I teach sewing workshops at sewing schools all across London, and have met some amazing, practical, ambitious girls through doing this too. I am a huge admirer of Claire-Louise at The Thrifty Stitcher. She is a costume expert and is never afraid to explore new sewing gadgets or forms of digital technology. I also have the pleasure of working regularly with Louise and Claire (two people!) at The Papered Parlour in Clapham. They work incredibly hard to make their dream business a success.
I deal with clothing and shoe designers, as I often borrow pieces to style the DIYcouture photo shoots. I try to borrow items from ethically-minded companies, or from independent designers. It has been a great pleasure to meet Amanda Luisa from I CAN Make Shoes and to borrow some great DIY creations from her.
I usually have lunch around 13.30hr. Sometimes I am so busy at lunchtime that I just have marmite on toast, or chocolate spread on toast (I have a horribly sweet tooth!). Mostly though I make a big salad.

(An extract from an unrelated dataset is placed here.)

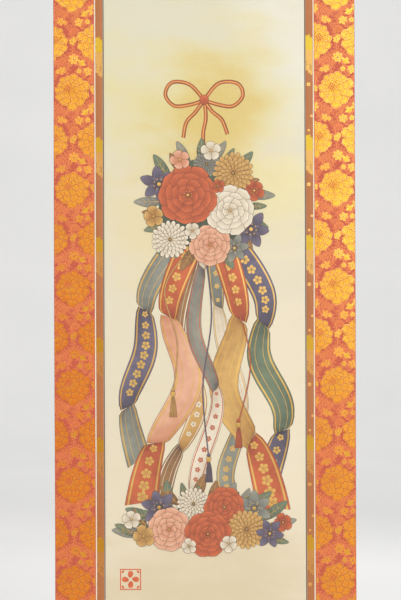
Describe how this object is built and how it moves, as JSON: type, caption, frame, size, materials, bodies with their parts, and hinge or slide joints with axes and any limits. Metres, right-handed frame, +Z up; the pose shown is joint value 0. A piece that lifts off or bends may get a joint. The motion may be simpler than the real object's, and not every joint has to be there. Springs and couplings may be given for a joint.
{
  "type": "hanging scroll",
  "caption": "Tall cloth hanging scroll: painted silk panel framed by a dark line, a narrow copper strip, a white line and a wide gold-figured brocade mount",
  "frame": {"origin": "the middle of the top edge, on the plane that the face of the cloth hangs about", "axes": "+X to the right as seen from the front, -Y out of the painted face, +Z up along the length"},
  "size_m": [0.545, 0.0203, 1.9],
  "materials": {
    "painted_silk": "cream painted silk, matt, with a warm gold haze and a painted flower ball with ribbons",
    "gold_brocade": "orange and crimson silk brocade figured with peonies in gold thread",
    "copper_brocade": "copper-brown silk with woven gold bars and small blossoms",
    "white_line": "cream silk line, slightly raised",
    "dark_line": "dark olive-brown silk line"
  },
  "bodies": {
    "root": {"painting_panel": "painted_silk", "dark_line_top": "dark_line", "dark_line_bottom": "dark_line", "dark_line_left": "dark_line", "dark_line_right": "dark_line", "inner_strip_top": "copper_brocade", "inner_strip_bottom": "copper_brocade", "inner_strip_left": "copper_brocade", "inner_strip_right": "copper_brocade", "white_line_top": "white_line", "white_line_bottom": "white_line", "white_line_left": "white_line", "white_line_right": "white_line", "brocade_top": "gold_brocade", "brocade_bottom": "gold_brocade", "brocade_left": "gold_brocade", "brocade_right": "gold_brocade"}
  },
  "joints": []
}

My favourite is a kind of vegetarian salad nicoise, with leaves, raw broccoli, capers and soft boiled eggs.
If I have sewing to do I will often do this in the afternoon. I find it harder to concentrate on the computer after lunch, so to avoid wasting time getting lost on Tumblr or some such like I tend to turn off the computer and get down to making.
The hardest part of DIYcouture is admin – finances and record keeping. I have to force myself to do these, and when there are so many more pressing or exciting tasks to do these often slip down the list. I really have to strap myself down to tackle them. The other hard part is fitting everything in. I have so many ideas for DIYcouture that I would like to realise, but I must prioritise. Which leads to another hard part – making sure I don’t work constantly! I truly enjoy DIYcouture so much that I find it hard to give myself limits! I find drawing the technical diagrams absorbing and satisfying, I obviously love to design and make clothes. I adore having an excuse to go fabric shopping and the way designing for other people (imagined users of the instructions!), not just myself, allows me to explore fabrics I might not otherwise buy. I take great pleasure in breaking down a practical process and doing my very best to explain it so that others can understand. I still get nervous about teaching, but I love working with people who have never made a piece of clothing before and seeing how proud they are when they see that they have created something all by themselves.

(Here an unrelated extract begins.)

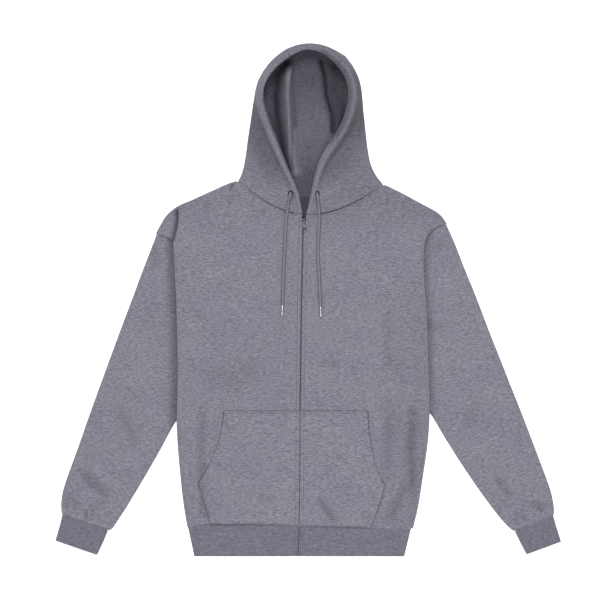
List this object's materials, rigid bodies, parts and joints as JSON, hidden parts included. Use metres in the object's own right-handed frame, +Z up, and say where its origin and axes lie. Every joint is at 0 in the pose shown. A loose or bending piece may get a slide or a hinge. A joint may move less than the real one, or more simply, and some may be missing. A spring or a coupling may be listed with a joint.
{
  "type": "zip up hoodie",
  "caption": "Full-zip hooded sweatshirt laid flat, with split kangaroo pocket, drawcords, ribbed waistband and cuffs.",
  "frame": {"origin": "centre of the garment's box, on the surface that it lies on", "axes": "+Z up from the surface, +Y from the hem to the hood, +X to the wearer's left"},
  "size_m": [0.962, 0.9754, 0.046],
  "materials": {
    "fleece": "matt brushed-back fleece, grey marl",
    "rib_knit": "matt rib knit, darker grey marl",
    "zip_tape": "woven tape with nylon coil",
    "cord": "braided cotton cord",
    "metal": "nickel plate, satin"
  },
  "bodies": {
    "garment": {"back": "fleece", "waistband": "rib_knit", "hood_centre": "fleece", "zip_slider": "metal", "front_right": "fleece", "hood_right": "fleece", "sleeve_right": "fleece", "cuff_right": "rib_knit", "pocket_right": "fleece", "zip_right": "zip_tape", "eyelet_right": "metal", "drawcord_right": "cord", "cord_tip_right": "metal", "front_left": "fleece", "hood_left": "fleece", "sleeve_left": "fleece", "cuff_left": "rib_knit", "pocket_left": "fleece", "zip_left": "zip_tape", "eyelet_left": "metal", "drawcord_left": "cord", "cord_tip_left": "metal"},
    "zip_pull": {"zip_pull": "metal"}
  },
  "joints": [
    {"name": "pull_swing", "type": "hinge", "parent": "garment", "child": "zip_pull", "pos_m": [-0.00799, 0.153, 0.009], "axis": [-1, 0, 0], "range_deg": [0, 160]}
  ]
}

I started DIYcouture as I was frustrated that people I knew seemed to feel making clothes was not something within their grasp. I saw that beginners turned to patterns when they wanted to start sewing, but were often baffled by the complexity and therefore put off for life, or they saw old-fashioned images of people wearing unflattering clothing and didn’t feel inspired. I had a burning desire to make picture-based instructions that anyone could understand, in order to help more people access self-created clothing.
I quit my full-time job doing research for a homelessness charity to pursue the DIYcouture project. My mum was quite worried about this and retrospectively it was certainly not very sensible, but I was 25, very determined and not especially sensible!
DIYcouture has grown like things do, gradually and like a snow ball! I have learned so much through DIYcouture that I feel as though I have sort of put myself through art college. When I started I had never drawn a diagram before so I taught myself to use Illustrator. I couldn’t use InDesign, and my Dad spent many a painstaking hour with me at his shoulder doing layouts and showing me the ropes, so that using it is now second nature.
My tip for other women planning to start a sewing business would be to allow your initial idea to adapt as time passes. You might begin with a very strong picture of what you want, but it may develop in a way you couldn’t imagine at the start. You will work out the best way for your idea to progress as you go.
This brilliant post idea of Tilly’s is an investigation into making money from a sewing business. When I began DIYcouture I did have the idea that it would be a full-time business for me. As time passed I realised selling instructions alone did not make a business. I went through a period of considering all the ways DIYcouture could become a profit making enterprise. I played with the idea of selling starter sewing kits of scissors and thread but I didn’t want to buy a load of physical equipment that I would then feel tied to pushing in order to sell. I was approached by various companies who wanted to advertise on the DIYcouture website but I always turned them down. I wondered whether I was being silly, but realised that DIYcouture is my dream project. At that point I decided I would be happy to run it part-time, as a business that covers its own costs, rather than as a full-time job that I depend upon in order to make a full living. This way I avoid compromising the goals of DIYcouture and I maintain my passion for it, as one does with a hobby. Luckily, pieces of paid work have sprung from DIYcouture, such as the book I recently wrote and teaching workshops. My part-time job ensures that I can always pay my rent!
In the first couple of years of doing DIYcouture I would work into the night, but these days I usually finish my day at about 18.30hrs or 19.00hrs. My boyfriend Joel has helped me to recognise the benefits of time-off! I play drums and practice with a band once a week. This is a lot of fun and very relaxing. I have a few friends in bands so we go to quite a few gigs to see them play. I like to read short stories and non-fiction books too. I don’t have a TV but my boyfriend and I own all seven series of Star Trek: The Next Generation on DVD and we have been steadily working our way through these over the last year! Before that we were watching the Leonard Nimoy series ‘In Search Of’ on YouTube. I love museums and galleries, so on my day off I often go exploring some of the amazing places that London has to offer. Dinner varies, it may be a pizza that my boyfriend and I enhance with extra vegetables, or we may get fancy and cook something from Ottolenghi’s vegetarian recipe book. If I am lucky, my sister will invite us over to dinner and we will have something exquisitely delicious that she has somehow found the time to rustle up (she runs her own jewellery business full-time)! She makes an amazing pecan and caramel cheesecake. I am usually in bed by around 23.30hrs, unless my band is playing a gig, in which case it will be horribly late and I will have to go to bed at 21.00hrs the next day!!"
Oh Rosie! Can I be you, please? No? Is that just a bit creepy? Okay, I'll just admire from afar then!